This book identifies and engages with an analysis of racism in the Caribbean region, providing an empirically-based theoretical re-framing of both the racialisation of the globe and evaluation of the prospects for anti-racism and the post-racial.
The thirty contemporary territories of the Caribbean and their differing colonial and post-colonial contexts provide a highly dynamic setting urging a re-assessment of the ways in which contemporary processes of racialisation are working.
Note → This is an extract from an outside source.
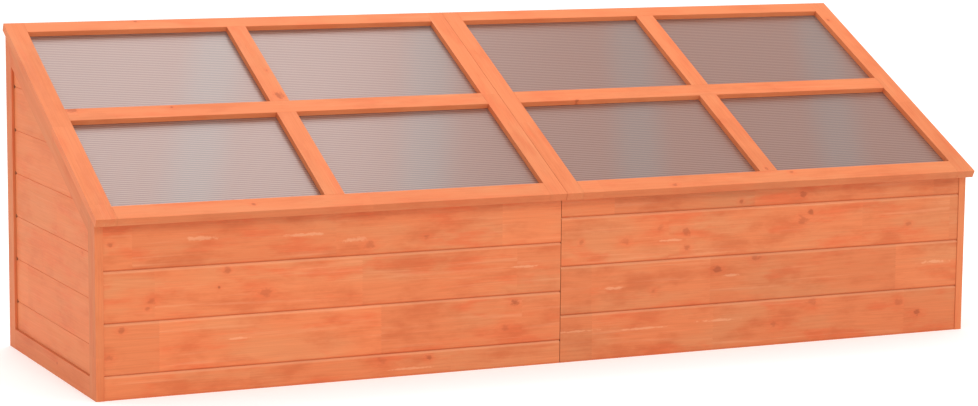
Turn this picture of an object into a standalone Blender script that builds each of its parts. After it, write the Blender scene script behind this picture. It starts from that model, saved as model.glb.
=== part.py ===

This book seeks to develop a new account of racialisation in this region, challenging established arguments, propositions and narratives of racial Caribbeanisation.
With new insights into contemporary forms of racialisation in Jamaica, Trinidad and Tobago, Cuba, Puerto Rico, the Dominican Republic and Haiti, this will be essential reading for scholars of Race and Ethnicity.
Shirley Tate is Associate Professor and Director of the Centre for Ethnicity and Racism Studies in the School of Sociology and Social Policy, University of Leeds, UK.
Ian Law is Professor of Racism and Ethnicity Studies in the School of Sociology and Social Policy, University of Leeds, UK.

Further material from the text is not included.